Brooklyn Swingers

There are a number of odd things about this photo -- first no one knows whose wedding that bride and groom piece is from, and second why am I posting it on my blog while Yani is out on the porch describing his theory about aliens in ancient Egypt, but most confounding of all for me was the book of matches. I just puzzled and puzzled over it when my aunt sent this picture which was taken in this apartment about a month ago. La Villa. It sounds familiar. I've heard of it before. But I kept running through the name of every Italian place in New York with any meaning that I could think of: Birrichinos, Buon Gusto, Osso Bucco -- there were lots of them. But La Villa, La escaped me. For three days. Was it something from a fairy tale? From an ad I saw somewhere? It felt important, like a missing piece.

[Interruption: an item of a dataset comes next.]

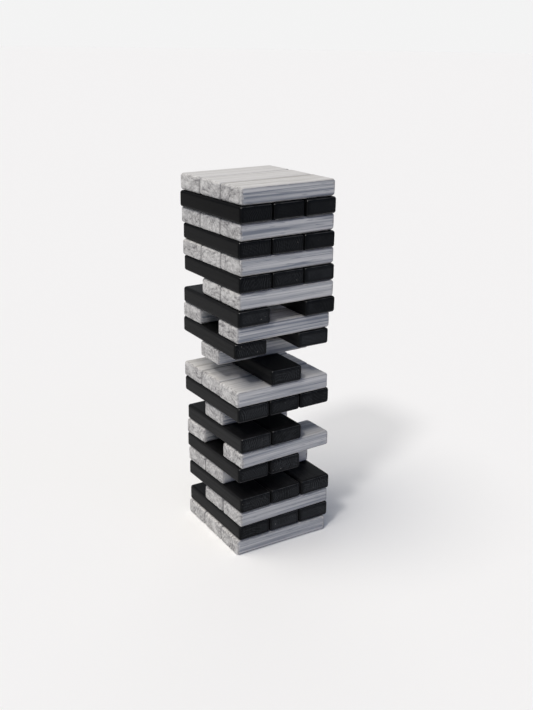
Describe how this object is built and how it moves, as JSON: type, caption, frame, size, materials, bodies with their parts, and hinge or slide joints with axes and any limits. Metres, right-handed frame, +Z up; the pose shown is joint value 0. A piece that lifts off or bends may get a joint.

Then today walking on this dark and suddenly cool afternoon in Park Slope to my sister's for Rosh Hashanah dinner it hit me in one swoop -- La Villa, on 5th Avenue, steps from where we were walking, but ages and ages ago. It made me wonder if I ever actually did live in Park Slope, if we had the band there, if we took pictures by that poisoned canal, if any of that happened, or if those were stories I told, something from a fairy tale, or like Kaiser Soze, from an ad I saw somewhere.

We're drinking ridiculously sweet wine now and setting our sights on the day of atonement. Maybe this time, four years--so many sleepless nights and bleary-eyed mornings--later, we finally won't be judged, and mostly not by ourselves.


  1. Ahh, to judge yourself just the right amount, avoiding sociopathy and meanness, while allowing the normal flow of errors, oversights, bumps, carelessness and stuff that doesn't even rise to that threshold for which so many of us hold ourselves accountable.

  2. So strange to think of you back in our old neighborhood . . . As for atonement, just today in Park Slope I was asked at least seven times if I was Jewish, and finally it crossed my mind that I could say yes (but I read the same Old Testament and wouldn't lie). So no one would play his shofar for me, and I must continue seeking my only hope of redemption. I'll never forget sharing Rosh Hashanah dinner with your family, was that 1999? I can picture it now. And now here we are, the ninth anniversary of that day we'll never forget, when we walked the streets of Park Slope, not even attempting to atone for the sins of our forefathers, knowing we never could, but still not fathoming how real it was that our last American childhood summer was so far gone under those bridges separating the broken land from the blood-stained canyons we had pined for in winters past, two thousand miles away, with the snow falling down.